**TASK INSTRUCTIONS:**
Present the following data again exactly as it is shown.

**DATA EXCERPT:**

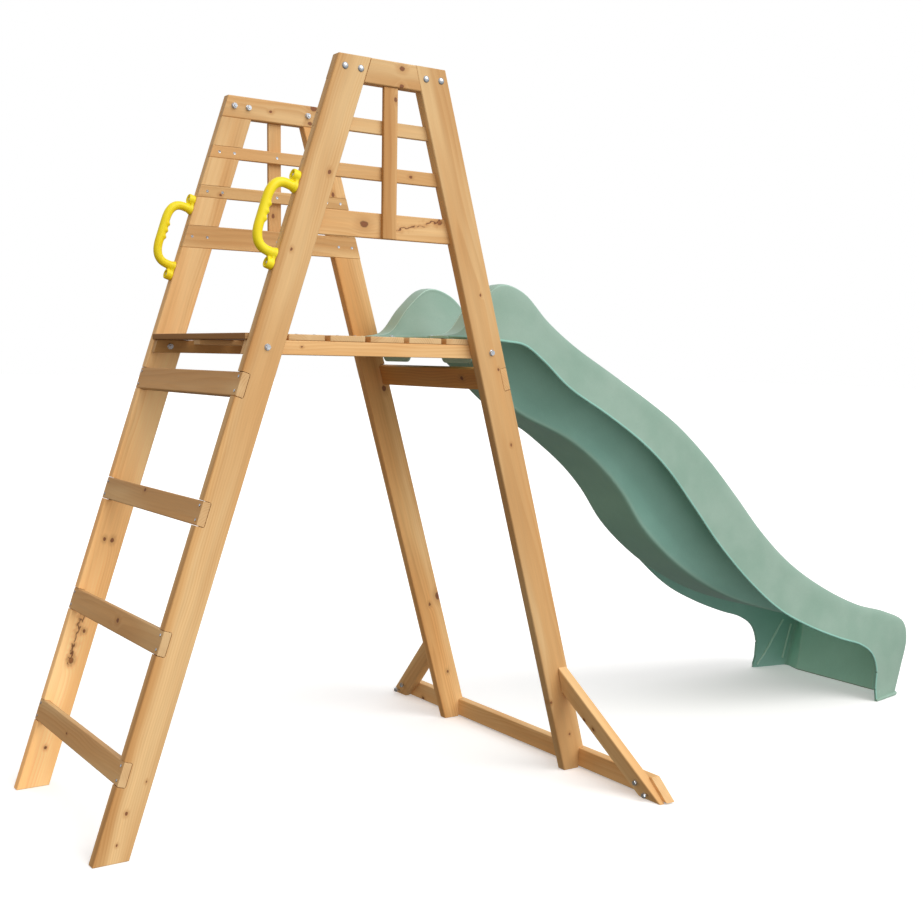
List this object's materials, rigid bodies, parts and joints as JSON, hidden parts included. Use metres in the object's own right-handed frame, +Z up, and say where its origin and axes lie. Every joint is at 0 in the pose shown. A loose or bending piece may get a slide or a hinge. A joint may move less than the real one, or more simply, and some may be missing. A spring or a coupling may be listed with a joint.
{
  "type": "timber climbing frame with slide",
  "caption": "Timber A-frame climbing tower with an inset-rung ladder, a small slatted deck between railed sides, grab handles and a wavy moulded slide.",
  "frame": {"origin": "on the ground, under the middle of the whole object", "axes": "+X from the ladder to the exit of the slide, +Y to the left of someone climbing the ladder, +Z up"},
  "size_m": [3.066, 1.4212, 1.9],
  "materials": {
    "pine": "planed softwood with knots, oiled, satin",
    "slide_plastic": "sage green moulded polyethylene, fine grain",
    "grip_plastic": "yellow moulded plastic",
    "zinc": "bright zinc plating"
  },
  "bodies": {
    "root": {"base_beam": "pine", "deck_batten": "pine", "deck_board_1": "pine", "deck_board_2": "pine", "deck_board_3": "pine", "deck_board_4": "pine", "deck_board_5": "pine", "deck_board_6": "pine", "left_brace": "pine", "left_brace_bolt_1": "zinc", "left_brace_bolt_2": "zinc", "left_centre_slat": "pine", "left_deck_bolt_1": "zinc", "left_deck_bolt_2": "zinc", "left_deck_rail": "pine", "left_guard_board": "pine", "left_guard_slat_1": "pine", "left_guard_slat_2": "pine", "left_handle": "grip_plastic", "left_handle_screw_1": "zinc", "left_handle_screw_2": "zinc", "left_ladder_stile": "pine", "left_rear_leg": "pine", "left_slide_screw": "zinc", "left_top_bolt_1": "zinc", "left_top_bolt_2": "zinc", "left_top_bolt_3": "zinc", "left_top_bolt_4": "zinc", "left_top_crossboard": "pine", "rear_cross_member": "pine", "right_brace": "pine", "right_brace_bolt_1": "zinc", "right_brace_bolt_2": "zinc", "right_centre_slat": "pine", "right_deck_bolt_1": "zinc", "right_deck_bolt_2": "zinc", "right_deck_rail": "pine", "right_guard_board": "pine", "right_guard_slat_1": "pine", "right_guard_slat_2": "pine", "right_handle": "grip_plastic", "right_handle_screw_1": "zinc", "right_handle_screw_2": "zinc", "right_ladder_stile": "pine", "right_rear_leg": "pine", "right_slide_screw": "zinc", "right_top_bolt_1": "zinc", "right_top_bolt_2": "zinc", "right_top_bolt_3": "zinc", "right_top_bolt_4": "zinc", "right_top_crossboard": "pine", "rung_1": "pine", "rung_2": "pine", "rung_3": "pine", "rung_4": "pine", "slide": "slide_plastic"}
  },
  "joints": []
}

**THE OUTPUT:**
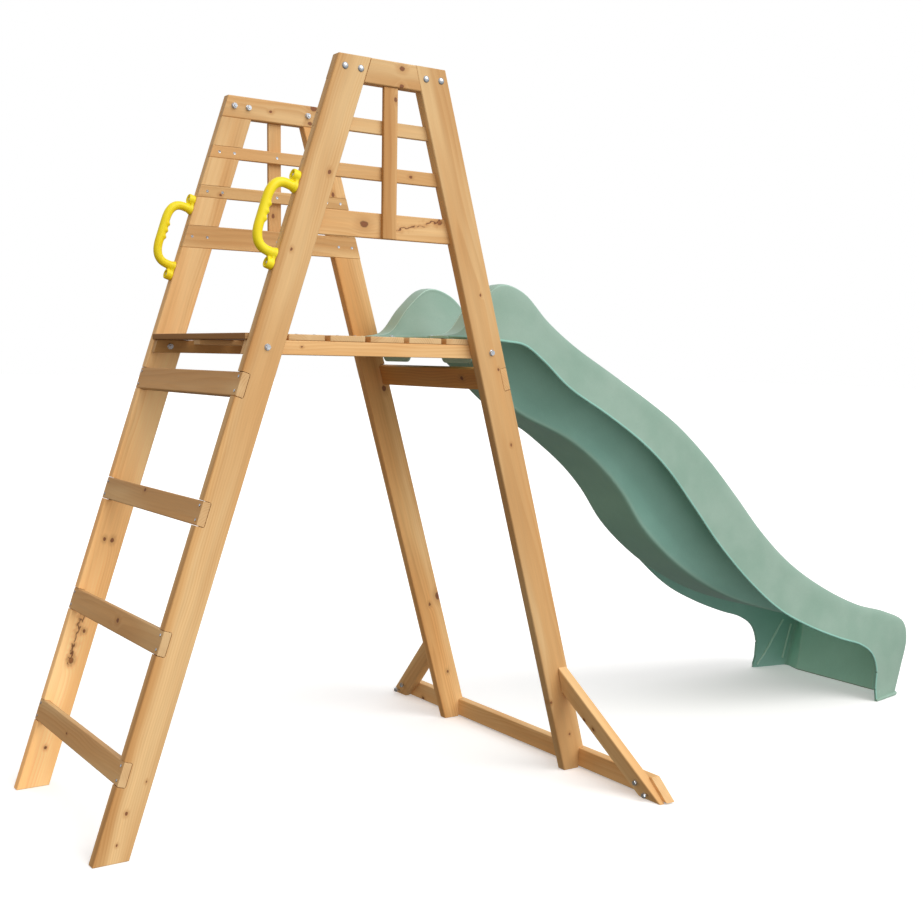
List this object's materials, rigid bodies, parts and joints as JSON, hidden parts included. Use metres in the object's own right-handed frame, +Z up, and say where its origin and axes lie. Every joint is at 0 in the pose shown. A loose or bending piece may get a slide or a hinge. A joint may move less than the real one, or more simply, and some may be missing. A spring or a coupling may be listed with a joint.
{
  "type": "timber climbing frame with slide",
  "caption": "Timber A-frame climbing tower with an inset-rung ladder, a small slatted deck between railed sides, grab handles and a wavy moulded slide.",
  "frame": {"origin": "on the ground, under the middle of the whole object", "axes": "+X from the ladder to the exit of the slide, +Y to the left of someone climbing the ladder, +Z up"},
  "size_m": [3.066, 1.4212, 1.9],
  "materials": {
    "pine": "planed softwood with knots, oiled, satin",
    "slide_plastic": "sage green moulded polyethylene, fine grain",
    "grip_plastic": "yellow moulded plastic",
    "zinc": "bright zinc plating"
  },
  "bodies": {
    "root": {"base_beam": "pine", "deck_batten": "pine", "deck_board_1": "pine", "deck_board_2": "pine", "deck_board_3": "pine", "deck_board_4": "pine", "deck_board_5": "pine", "deck_board_6": "pine", "left_brace": "pine", "left_brace_bolt_1": "zinc", "left_brace_bolt_2": "zinc", "left_centre_slat": "pine", "left_deck_bolt_1": "zinc", "left_deck_bolt_2": "zinc", "left_deck_rail": "pine", "left_guard_board": "pine", "left_guard_slat_1": "pine", "left_guard_slat_2": "pine", "left_handle": "grip_plastic", "left_handle_screw_1": "zinc", "left_handle_screw_2": "zinc", "left_ladder_stile": "pine", "left_rear_leg": "pine", "left_slide_screw": "zinc", "left_top_bolt_1": "zinc", "left_top_bolt_2": "zinc", "left_top_bolt_3": "zinc", "left_top_bolt_4": "zinc", "left_top_crossboard": "pine", "rear_cross_member": "pine", "right_brace": "pine", "right_brace_bolt_1": "zinc", "right_brace_bolt_2": "zinc", "right_centre_slat": "pine", "right_deck_bolt_1": "zinc", "right_deck_bolt_2": "zinc", "right_deck_rail": "pine", "right_guard_board": "pine", "right_guard_slat_1": "pine", "right_guard_slat_2": "pine", "right_handle": "grip_plastic", "right_handle_screw_1": "zinc", "right_handle_screw_2": "zinc", "right_ladder_stile": "pine", "right_rear_leg": "pine", "right_slide_screw": "zinc", "right_top_bolt_1": "zinc", "right_top_bolt_2": "zinc", "right_top_bolt_3": "zinc", "right_top_bolt_4": "zinc", "right_top_crossboard": "pine", "rung_1": "pine", "rung_2": "pine", "rung_3": "pine", "rung_4": "pine", "slide": "slide_plastic"}
  },
  "joints": []
}